Regulating the influence of social media is another urgent frontier. Financial discussions on public platforms should be brought under the purview of regulatory oversight. Collaborations between SEBON and social media companies can help in tracking, flagging, and penalizing accounts that promote stocks for manipulative purposes. A regulatory framework could also be created to license or verify credible financial commentators, ensuring that their analyses meet ethical and factual standards.
Protecting brokers and incentivizing their role in fraud prevention is equally important. Brokers are often the first to sense suspicious behavior but may hesitate to act due to fear of losing clients or facing legal repercussions. Regulatory bodies must establish clear reporting mechanisms and ensure that brokers are legally protected and encouraged to report red flags. A compensation fund for retail investors, supported by penalties collected from offenders, could provide a safety net for those affected by fraudulent activity.
Education remains the long-term solution. Without empowering investors to think critically, avoid herd behavior and analyze fundamentals, reforms can only go so far. Awareness campaigns, seminars and digital content aimed at educating the public about common manipulation tactics can create a more resilient investor base. Retail investors must be taught how to interpret company filings, understand earnings reports and spot red flags in stock behavior.

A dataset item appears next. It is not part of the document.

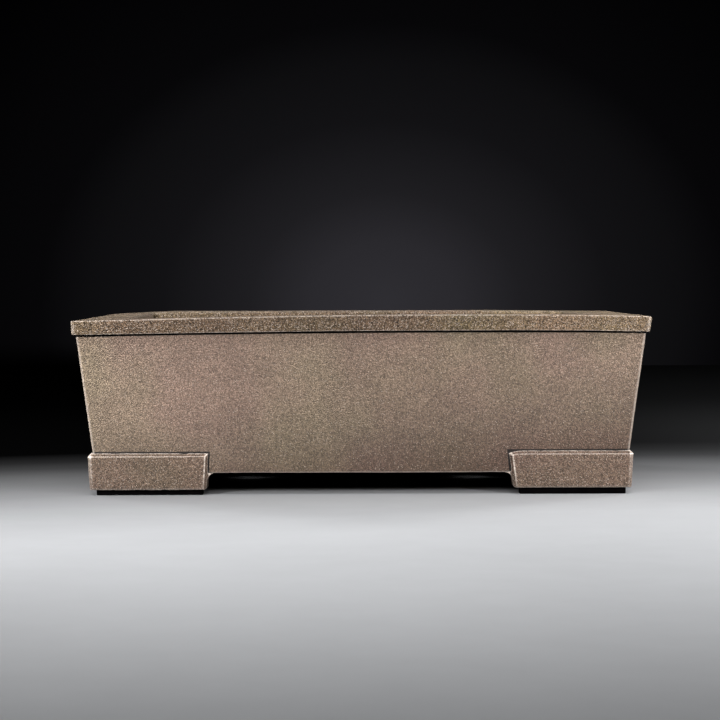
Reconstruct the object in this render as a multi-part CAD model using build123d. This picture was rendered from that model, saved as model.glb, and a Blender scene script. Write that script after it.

Nepal’s stock market is at a crossroads. On one side lies the path of reform, transparency and long-term stability, on the other a continuation of short-termism, manipulation and systemic erosion. The market cannot flourish in an environment where deception outweighs disclosure, and exploitation overshadows equity. A functioning capital market is not just a feature of a modern economy—it is its lifeline. Nepal must choose to protect this vital institution by acting now, decisively and with unwavering commitment to integrity.